You’ve gotta quit writing about getting the girl to smile at you, Mark once told me when the demons had gotten the best of him, when the blues wouldn’t sing him to sleep. There’s a world to save, as if poetry could—when it can’t even woo a heart very well. Besides it looks ridiculous on an old man, he added. We drink wine in a bar and read our poems to a crowd of two. Two being the only people not immediate family, and they just happened to be there. How can we get more people to come to these things, Donna asked later in the evening. We can’t, the poet tells her. He sees it as a kind of sign.

I could have been an engineer, he says to the tree line.

Love,

Brady

10/11/2017

There was no reason for the first world war, we simply had the assets—huge cannons, machine guns, etc. And money to be made in building and stockpiling these huge weapons. There were a few intelligent people who cried out, but the goons who ran the circus could not be deterred, and there was always the crowd—the mob. The machine gun mowed down thousands in a single battle, rendering the epic warrior and the epic poet equally irrelevant. I have written this before.

Romantic poetry too died during the war, according to Virginia. The faces of the rulers seen in the flash of cannon fire, so ugly, so stupid, she wrote. But the war was over, thank god. Still, a hundred years later we are still fighting it, if you understand your history. For the same reasons.

Wilfred Owen tried to tell us, but no one ever really listens. Instead we wrap ourselves in clichés about God and country, about freedom—though who is truly free. It appears that someone has to die, die by the hundreds of thousands, by the millions. Three to four million Vietnamese were slaughtered so we could free them. We don’t know how many Iraqis died—a million or more. Better them than us, Lindsey Graham said the other day when talking about the Korean peninsula. Better them than us, referring to Japanese and Korean farmers and cooks and merchants. When the war begins again, when the goons have had their way—anyone speaking out against it—

He once suggested that, at least during times of conflict, that the war be paid for by taxing the profits of the arms makers. We can’t deny them their profits, a cousin said. Profit being a sacred world. Profit more important than love, compassion, truth—

It is the poet’s duty, he says to a very small audience, to declare that every moment, every breath, every life is sacred. That the least of these is the creation, is God. The poet, if she is worth her salt, must somehow try to convey the importance of each heart beat. To be unaware, to lose contact with this truth, is to lose one’s soul.

He sips his coffee. Takes a breath. Meditates on what he must do today.

Love,

Brady

10/10/2017

Maybe I will simply listen to music today. My brother fell last night, not the first fall, but he is banged up. Do you want me to call an ambulance. No. We could both just sit here and die, I suggest. I gather his nightly pills, eight in all. Do you want to see the doctor in the morning. Maybe. I’ll call you, he says.

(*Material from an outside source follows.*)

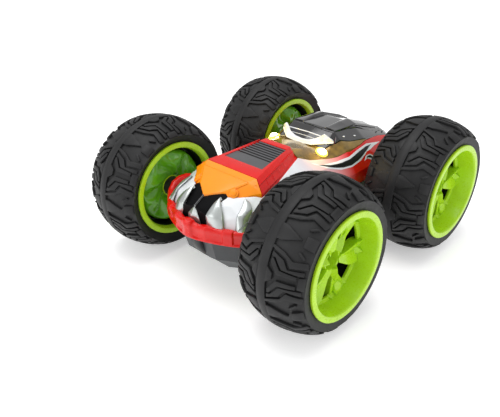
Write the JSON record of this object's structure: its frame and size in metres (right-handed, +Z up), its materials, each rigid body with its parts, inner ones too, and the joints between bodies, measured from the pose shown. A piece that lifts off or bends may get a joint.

The cell phone comes in handy—hard to believe we lived functional and often happy lives without it. Read an article this morning about our vanishing attention spans as a result of our grid addiction. The like bing, the you’ve got a message or response, bing—the compulsive need to check the iPhone, even during the middle of a bike ride. It’s becoming more difficult to read paragraphs with whole sentences.

In the meantime Steve Bannon is playing a populist on television, a newspaper editor says on Morning Joe. Trump is playing a president on twitter. Corker warms we are sliding toward WWIII. War with N. Korea becoming more and more inevitable. One wonders if someone is trying to goad them into a first strike—that would simplify—but what would be the cost. Only lives, which have always been expendable.

Fresh water is lacking in half of Puerto Rico, even after the roads have been cleared.  FEMA shows up with forms not water and food, Rachel reported last night. 60,000 people in the Houston area are still displaced. The Keys are hardly back to normal.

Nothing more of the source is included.